The Syria depicted in City of Jasmine is a country in the grip of the secret services, where women and dissidents are silenced (“She’s full of unsaid words and she knows she’ll never speak them, not as long as Bashar al-Assad and his accursed family are in power”), where propaganda is the only news and no-one offers aid (“The state TV stations repeat the tale of alleged terrorists and show images of martyrs who died for Assad’s glory. The West does nothing, still nothing”). It is a challenge, a wake-up call, a reminder not to be complacent, not to think we know about something just because we have seen a version of it on the news.

Grjasnowa’s subjects are neither downtrodden nor disadvantaged; their lives when we meet them are far removed from western depictions of refugees. Amal is from a wealthy family and works as an actress, but opposing the state makes everyone equal in persecution (though her father’s money and contacts ensure that she is released when detained), and indeed Grjasnowa sheds light on the status of those who make it beyond their own borders: “It’s the middle classes escaping; the poor remain behind in the refugee camps. It’s the people who once hoped for more from life than simply reaching a safe country, who once had ambitions and a future.” Yet this does not make City of Jasmine a story of privilege, but rather adds a thought-provoking, human dimension, as Amal cannot cope with being seen as a refugee, someone with nothing to her name except all the labels that come along with the situation into which she has been forced: “She hates being seen as a Muslim and a scrounger and she hates herself. The world has invented a new race – the race of refugees, Flüchtlinge, Muslims or newcomers. The condescension is palpable in every breath.”

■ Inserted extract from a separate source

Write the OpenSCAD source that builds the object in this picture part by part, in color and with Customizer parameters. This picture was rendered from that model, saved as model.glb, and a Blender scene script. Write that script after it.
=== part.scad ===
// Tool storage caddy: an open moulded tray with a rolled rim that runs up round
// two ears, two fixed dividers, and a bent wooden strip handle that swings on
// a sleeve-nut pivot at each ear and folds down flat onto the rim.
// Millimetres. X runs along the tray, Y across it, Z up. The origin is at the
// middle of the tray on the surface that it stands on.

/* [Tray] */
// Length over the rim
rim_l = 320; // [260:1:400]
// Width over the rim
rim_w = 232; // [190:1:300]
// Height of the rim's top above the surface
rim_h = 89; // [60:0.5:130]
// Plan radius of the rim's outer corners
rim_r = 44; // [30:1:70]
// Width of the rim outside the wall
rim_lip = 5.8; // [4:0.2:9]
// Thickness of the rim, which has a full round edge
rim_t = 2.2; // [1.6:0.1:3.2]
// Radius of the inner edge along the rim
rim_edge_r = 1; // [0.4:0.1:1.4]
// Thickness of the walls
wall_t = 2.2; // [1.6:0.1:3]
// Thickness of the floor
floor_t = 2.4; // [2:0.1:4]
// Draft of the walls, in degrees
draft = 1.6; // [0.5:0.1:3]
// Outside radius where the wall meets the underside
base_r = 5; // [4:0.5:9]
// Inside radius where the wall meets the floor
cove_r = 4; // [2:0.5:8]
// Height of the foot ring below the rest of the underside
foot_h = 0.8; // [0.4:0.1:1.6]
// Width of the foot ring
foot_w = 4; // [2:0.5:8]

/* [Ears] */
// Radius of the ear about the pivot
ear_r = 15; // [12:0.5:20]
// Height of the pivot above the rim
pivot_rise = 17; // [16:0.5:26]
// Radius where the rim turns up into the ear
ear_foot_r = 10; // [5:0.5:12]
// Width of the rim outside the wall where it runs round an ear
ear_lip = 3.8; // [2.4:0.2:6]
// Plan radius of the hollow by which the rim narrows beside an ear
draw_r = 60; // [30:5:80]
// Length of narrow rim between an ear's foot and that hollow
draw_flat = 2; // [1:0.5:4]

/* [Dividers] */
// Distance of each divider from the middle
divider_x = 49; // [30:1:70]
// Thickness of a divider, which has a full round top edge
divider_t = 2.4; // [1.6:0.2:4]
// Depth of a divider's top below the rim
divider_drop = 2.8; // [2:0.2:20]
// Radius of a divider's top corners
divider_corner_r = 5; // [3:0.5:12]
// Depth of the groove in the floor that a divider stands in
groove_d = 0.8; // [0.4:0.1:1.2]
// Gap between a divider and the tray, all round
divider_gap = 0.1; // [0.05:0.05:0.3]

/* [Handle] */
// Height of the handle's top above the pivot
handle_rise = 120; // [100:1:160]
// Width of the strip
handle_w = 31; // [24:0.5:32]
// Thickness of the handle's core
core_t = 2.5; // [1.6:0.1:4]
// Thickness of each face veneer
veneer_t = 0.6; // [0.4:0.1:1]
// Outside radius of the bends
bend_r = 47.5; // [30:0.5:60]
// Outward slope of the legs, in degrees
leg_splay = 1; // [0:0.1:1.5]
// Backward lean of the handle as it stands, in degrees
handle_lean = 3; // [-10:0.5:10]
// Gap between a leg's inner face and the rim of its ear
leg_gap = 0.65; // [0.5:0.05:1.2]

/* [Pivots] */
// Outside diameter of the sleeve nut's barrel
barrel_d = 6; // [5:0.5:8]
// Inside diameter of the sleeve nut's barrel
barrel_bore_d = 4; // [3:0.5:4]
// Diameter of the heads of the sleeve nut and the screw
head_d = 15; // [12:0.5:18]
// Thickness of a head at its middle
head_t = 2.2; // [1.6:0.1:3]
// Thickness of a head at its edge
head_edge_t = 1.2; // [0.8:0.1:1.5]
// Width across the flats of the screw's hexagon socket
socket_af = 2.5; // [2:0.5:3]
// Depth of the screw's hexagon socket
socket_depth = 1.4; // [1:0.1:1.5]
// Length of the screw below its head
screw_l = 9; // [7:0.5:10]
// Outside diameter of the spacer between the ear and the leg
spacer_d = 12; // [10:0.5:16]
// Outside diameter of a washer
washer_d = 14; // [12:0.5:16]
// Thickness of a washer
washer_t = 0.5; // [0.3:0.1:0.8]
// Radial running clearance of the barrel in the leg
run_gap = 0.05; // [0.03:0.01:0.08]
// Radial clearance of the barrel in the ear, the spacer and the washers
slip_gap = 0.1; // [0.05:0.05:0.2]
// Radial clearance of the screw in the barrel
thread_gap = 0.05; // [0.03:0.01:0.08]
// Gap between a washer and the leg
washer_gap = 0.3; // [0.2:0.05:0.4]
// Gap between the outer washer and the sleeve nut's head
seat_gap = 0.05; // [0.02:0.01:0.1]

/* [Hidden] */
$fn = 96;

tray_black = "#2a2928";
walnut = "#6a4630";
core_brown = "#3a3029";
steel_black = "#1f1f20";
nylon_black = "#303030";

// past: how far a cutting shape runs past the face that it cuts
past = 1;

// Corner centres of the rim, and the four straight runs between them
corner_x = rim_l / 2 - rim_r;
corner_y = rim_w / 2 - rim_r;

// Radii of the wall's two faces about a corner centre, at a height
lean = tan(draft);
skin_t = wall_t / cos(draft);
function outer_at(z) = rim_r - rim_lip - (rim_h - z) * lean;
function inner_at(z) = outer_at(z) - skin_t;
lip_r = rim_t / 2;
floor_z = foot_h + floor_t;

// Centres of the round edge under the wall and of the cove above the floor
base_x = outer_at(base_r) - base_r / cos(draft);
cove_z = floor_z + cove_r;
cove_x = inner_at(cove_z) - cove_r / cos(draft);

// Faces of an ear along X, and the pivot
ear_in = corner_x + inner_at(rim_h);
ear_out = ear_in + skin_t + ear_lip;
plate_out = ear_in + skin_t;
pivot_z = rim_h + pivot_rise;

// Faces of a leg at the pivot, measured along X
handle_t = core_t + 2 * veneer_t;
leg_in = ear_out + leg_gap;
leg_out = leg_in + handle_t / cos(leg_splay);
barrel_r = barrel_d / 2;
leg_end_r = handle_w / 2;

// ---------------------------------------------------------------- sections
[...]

This presentation forces us out of sanctimonious preconceptions and facile prejudices: the indictment is not only of the Syrian regime, but also of the way in which the west views the crisis and the people affected by it. Amal’s fate is loosely entwined with that of Hammoudi, a young doctor with a bright future. Hammoudi returns to Syria to renew his passport before taking up a prestigious job as a surgeon in Paris’s most elite hospital, and finds himself trapped in a bureaucratic nightmare, unable to leave his country even though his life is elsewhere. One of France’s most promising surgeons, he becomes an illegal war doctor, and when he is forced to flee to the west he becomes a refugee too, despite the life he already had in Paris.

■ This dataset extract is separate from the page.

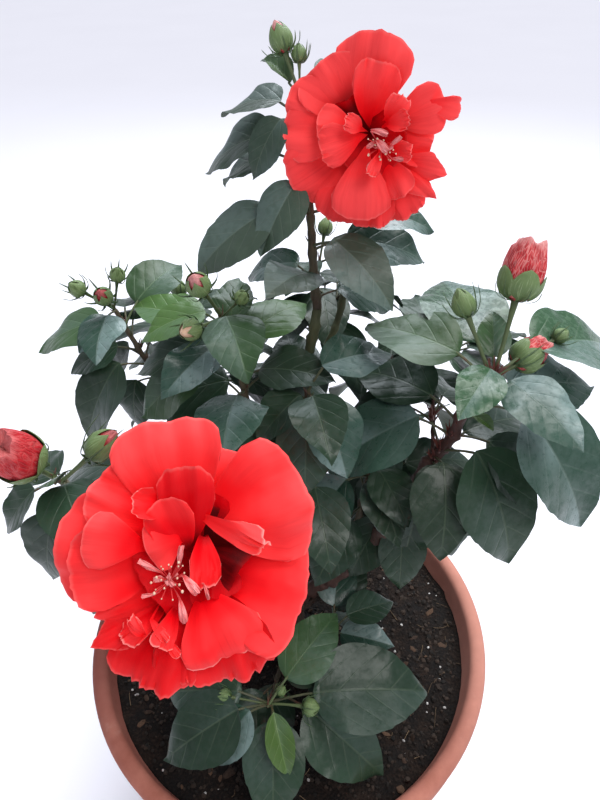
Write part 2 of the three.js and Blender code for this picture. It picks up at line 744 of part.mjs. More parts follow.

I always try to avoid spoilers, so I can’t tell you how City of Jasmine ends and the twist that moved me most; I can only recommend that you read it for yourself. I’m careful not to over-use the adjective “heartbreaking” – it comes too easily and can mean so little if bandied around. But this story truly merits the word “heartbreaking” – beautifully written, sensitively translated, a unique and welcome perspective on the refugee crisis. I loved every page of this book, and I highly recommend it.